Your goal> Reproduce the section of the listing that begins at the line containing "def flat_bar() ->" and finishes at the line containing "zip(*points))), Vector(map(max, zip(*points)))". Include both end lines and nothing beyond them.
━━ Source data
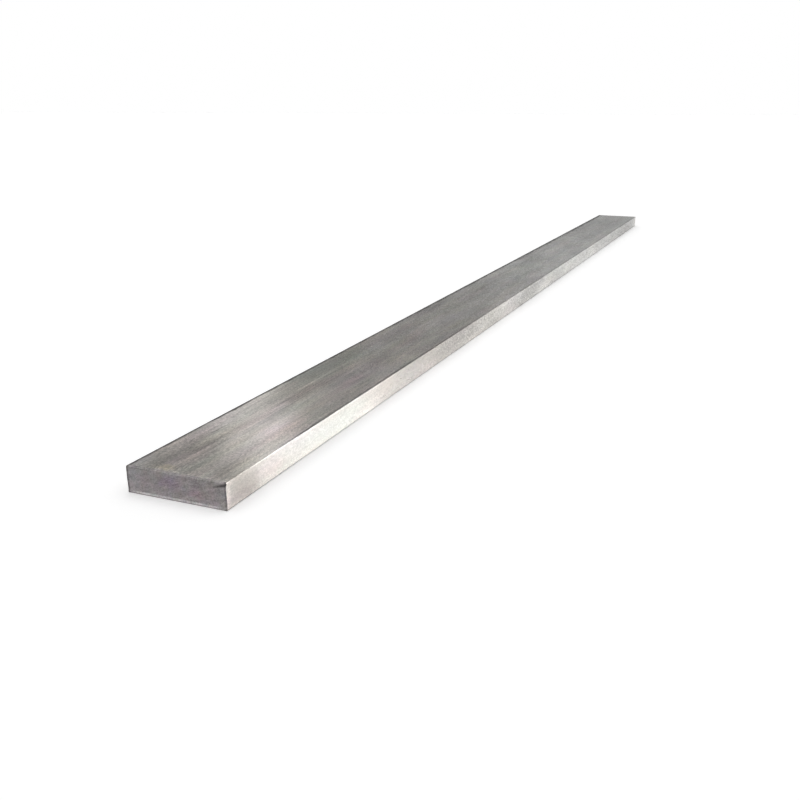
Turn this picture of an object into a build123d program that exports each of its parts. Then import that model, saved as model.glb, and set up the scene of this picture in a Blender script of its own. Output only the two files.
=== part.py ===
from build123d import *

import os

# Metal flat bar, one length of rolled stock, in millimetres.
# The length runs along X, the width along Y and the thickness along Z.
# The origin is the middle of the lower wide face, so the bar rests on Z = 0.

# Stock size, measured over everything.
LENGTH = 2000.0
WIDTH = 100.0
THICKNESS = 25.0

# Rolled section: the four long arrises are eased, not knife-sharp.
ARRIS_RADIUS = 1.0

# Shear-cut end, from the face that the blade entered to the opposite face.
ROLL_IN_RUN = 2.6  # how far along the bar the entered edge is drawn in
ROLL_IN_DROP = 1.6  # how deep that rounding goes into the thickness
LAND_HEIGHT = 10.0  # the smooth band that the blade burnished
BREAK_LEAN = 0.4  # how far the torn break leans back, which is the gap between the blades
BURR_HEIGHT = 2.4  # bead left along the last edge to part
BURR_REACH = 0.3  # how far the bead stands out from the foot of the break


def rolled_section() -> Sketch:
    """The bar's cross-section, on the plane across its length."""
    return Plane.YZ * Pos(0, THICKNESS / 2) * RectangleRounded(WIDTH, THICKNESS, ARRIS_RADIUS)


def sheared_end() -> Wire:
    """Side view of the end at -X, from the upper face down to the lower face.

    The blade entered the upper face: its edge is drawn in, a burnished land follows,
    then the metal tore back to the lower edge and left a burr bead there.
    """
    end_x = -LENGTH / 2
    land_top = THICKNESS - ROLL_IN_DROP
    foot_x = end_x + BREAK_LEAN

    roll_in = EllipticalCenterArc(
        (end_x + ROLL_IN_RUN, land_top), ROLL_IN_RUN, ROLL_IN_DROP, start_angle=90, arc_size=90
    )
    land = Line(roll_in @ 1, (end_x, land_top - LAND_HEIGHT))
    torn_break = Line(land @ 1, (foot_x, BURR_HEIGHT))
    burr = SagittaArc(torn_break @ 1, (foot_x, 0), -BURR_REACH)
    return Wire([roll_in, land, torn_break, burr])


def side_outline() -> Sketch:
    """Side view of the whole bar. One shear cut both ends in turn, so they are alike after
    half a turn about the bar's middle: the far end was entered from the lower face."""
    near_end = sheared_end()
    middle = Axis((0, THICKNESS / 2, 0), (0, 0, 1))
    far_end = near_end.rotate(middle, 180)
    lower_face = Line(near_end @ 1, far_end @ 0)
    upper_face = Line(far_end @ 1, near_end @ 0)
    return Plane.XZ * make_face([near_end, lower_face, far_end, upper_face])


def flat_bar() -> Part:
    """The rolled section run over the full length and cropped to the sheared side view."""
    rolled_stock = extrude(rolled_section(), LENGTH / 2, both=True)
    sheared_view = extrude(side_outline(), WIDTH, both=True)
    return rolled_stock & sheared_view


os.makedirs("parts", exist_ok=True)
export_step(flat_bar(), "parts/flat_bar.step")
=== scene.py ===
"""Looks of one length of brushed steel flat bar, built around its packed construction model.

Everything is in metres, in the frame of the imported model: X along the bar, Y across its
width, Z up through its thickness, and the bar lying on Z = 0. The near end is at X = -1 and
the front narrow face at Y = -0.05.
"""

import logging
import math
from dataclasses import dataclass, field, fields
from enum import Enum
from typing import Any, Callable, Optional, Union

import bpy
from bpy.types import Material, Node, NodeSocket, NodeTree, Object
from mathutils import Matrix, Vector


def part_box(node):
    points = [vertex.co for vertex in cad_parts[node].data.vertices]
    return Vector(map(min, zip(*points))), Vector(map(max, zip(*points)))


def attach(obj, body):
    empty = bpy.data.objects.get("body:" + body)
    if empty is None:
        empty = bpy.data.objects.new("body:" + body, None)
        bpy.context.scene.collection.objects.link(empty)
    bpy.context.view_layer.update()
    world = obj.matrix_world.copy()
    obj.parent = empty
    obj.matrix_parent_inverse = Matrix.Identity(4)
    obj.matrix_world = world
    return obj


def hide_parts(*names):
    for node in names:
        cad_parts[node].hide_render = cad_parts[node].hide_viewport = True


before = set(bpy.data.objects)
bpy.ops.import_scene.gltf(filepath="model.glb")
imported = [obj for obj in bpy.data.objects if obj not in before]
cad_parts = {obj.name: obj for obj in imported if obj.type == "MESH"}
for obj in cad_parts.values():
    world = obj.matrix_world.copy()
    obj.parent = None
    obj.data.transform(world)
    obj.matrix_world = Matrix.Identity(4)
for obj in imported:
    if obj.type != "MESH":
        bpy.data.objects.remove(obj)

log = logging.getLogger("flat_bar")

IMAGE_SIDE_PX = 800.0
SENSOR_WIDTH_MM = 36.0
OPEN_BEAM = 90.0

Colour = tuple[float, float, float]
Point = tuple[float, float, float]
Span = tuple[float, float]
Number = Union["Value", float]
# some tone patches are stained spots, and some are painted highlight and painted shade
TonePatch = tuple[Span, Span, Colour]  # centre and reach on its side, and what it multiplies by

WHITE: Colour = (1.0, 1.0, 1.0)
MID_GREY: Colour = (0.5, 0.5, 0.5)


# --- Wiring: node trees written as arithmetic ---


class Tree(Enum):
    """The kinds of node tree that this file builds."""

    SHADER = "ShaderNodeTree"
    GEOMETRY = "GeometryNodeTree"


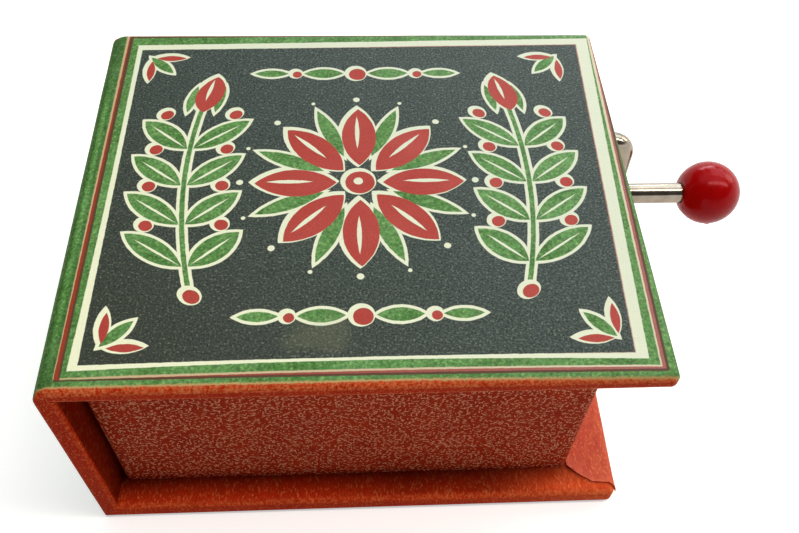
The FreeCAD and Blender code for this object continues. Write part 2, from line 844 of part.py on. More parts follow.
def build():
    """Every piece by name, at its place in the shut music box."""
    pieces = {}
    pieces.update(make_base())
    pieces.update(make_spine())
    pieces.update(make_lid())
    pieces.update(make_tray())
    pieces["mounting_screws"] = make_mounting_screws()
    pieces["bedplate"] = make_bedplate()
    pieces["comb"] = make_comb()
    pieces["comb_weights"] = make_comb_weights()
    pieces["comb_dampers"] = make_comb_dampers()
    pieces["comb_screws"] = make_comb_screws()
    pieces["crank_bracket"] = make_bracket()
    pieces["bracket_screws"] = make_bracket_screws()
    pieces.update(make_drum())
    pieces["worm_wheel"] = make_worm_wheel()
    pieces["crank_wire"] = make_crank_wire()
    pieces["worm"] = make_worm()
    pieces["shaft_ring"] = make_shaft_ring()
    pieces["knob"] = make_knob()
    return pieces


os.makedirs("parts", exist_ok=True)
for name, shape in build().items():
    shape.exportStep("parts/" + name + ".step")
    print(name, "solids", len(shape.Solids), "volume", round(shape.Volume, 2), "valid", shape.isValid())
print("lid turns on", [round(place, 3) for place in upper_fold()])
print("spine turns on", [round(place, 3) for place in lower_fold()])
print("shaft at y, z", round(shaft_y, 3), round(shaft_z, 3))
print("handle at y, z", round(handle_y, 3), round(handle_z, 3))
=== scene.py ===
import json
from functools import partialmethod
from math import atan2, cos, exp, pi, radians, sin, sqrt, tan, tau
import bmesh
import bpy
from mathutils import Matrix, Vector, noise


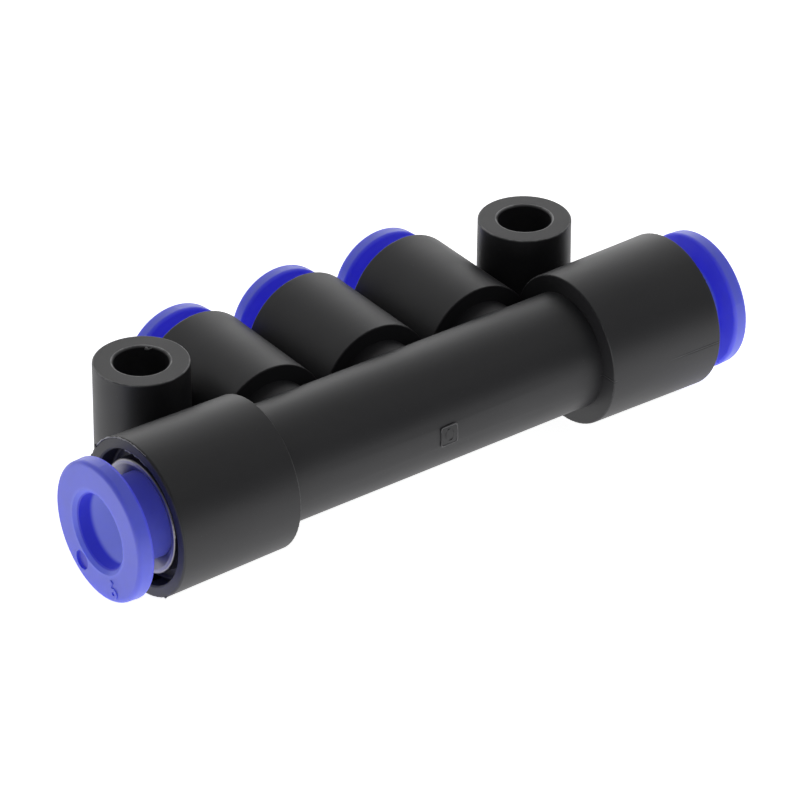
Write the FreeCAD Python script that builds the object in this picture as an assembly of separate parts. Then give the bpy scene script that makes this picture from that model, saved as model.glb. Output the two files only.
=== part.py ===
import FreeCAD, Part
import os
from collections import namedtuple
from math import acos, radians, sin, tan

# Push-in pneumatic manifold in millimetres. One moulded body carries a tube port
# for 6 mm tube at each end and three side ports for 4 mm tube.
# Origin: midway between the two mounting holes, in the plane of the boss undersides.
# +X runs along the body, +Y towards the side ports, +Z up along the mounting holes.

# Moulded body: mounting bosses
HOLE_SETBACK = 7.45        # from each end face to its mounting hole
HOLE_OFFSET = 9.9          # from the line of holes to the main axis
BOSS_HEIGHT = 13.1
BOSS_R = 3.85              # at the top
BOSS_DRAFT = 0.1           # how much wider a boss is at its foot
MOUNT_HOLE_R = 2.2
MOUNT_HOLE_CHAMFER = 0.15
WEB_THICK = 4.4            # web that ties each boss to the thick end beside it
WEB_HEIGHT = 5.0

# Moulded body: main tube and thick ends
SPINE_R = 4.9
END_LENGTH = 11.0
END_MERGE = 0.1            # how far the outer side ports run into the thick ends
PASSAGE_R = 2.2

# Moulded body: side ports, measured from the main axis
SIDE_SPACE = 0.95          # between the flanges of neighbouring side ports
SIDE_FACE_Y = 15.1
SIDE_LENGTH = 10.3
NECK_R = 3.85

# Taper and rounded edges of the moulding
PORT_DRAFT = 0.8           # degrees: every port grows wider towards its face
FACE_EDGE_ROUND = 0.18
MOUTH_EDGE_ROUND = 0.12
SHOULDER_EDGE_ROUND = 0.1
BOSS_EDGE_ROUND = 0.12
FLOOR_ROUND = 0.2
POCKET_LEAD = 0.3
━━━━
Answer>
def flat_bar() -> Part:
    """The rolled section run over the full length and cropped to the sheared side view."""
    rolled_stock = extrude(rolled_section(), LENGTH / 2, both=True)
    sheared_view = extrude(side_outline(), WIDTH, both=True)
    return rolled_stock & sheared_view


os.makedirs("parts", exist_ok=True)
export_step(flat_bar(), "parts/flat_bar.step")
=== scene.py ===
"""Looks of one length of brushed steel flat bar, built around its packed construction model.

Everything is in metres, in the frame of the imported model: X along the bar, Y across its
width, Z up through its thickness, and the bar lying on Z = 0. The near end is at X = -1 and
the front narrow face at Y = -0.05.
"""

import logging
import math
from dataclasses import dataclass, field, fields
from enum import Enum
from typing import Any, Callable, Optional, Union

import bpy
from bpy.types import Material, Node, NodeSocket, NodeTree, Object
from mathutils import Matrix, Vector


def part_box(node):
    points = [vertex.co for vertex in cad_parts[node].data.vertices]
    return Vector(map(min, zip(*points))), Vector(map(max, zip(*points)))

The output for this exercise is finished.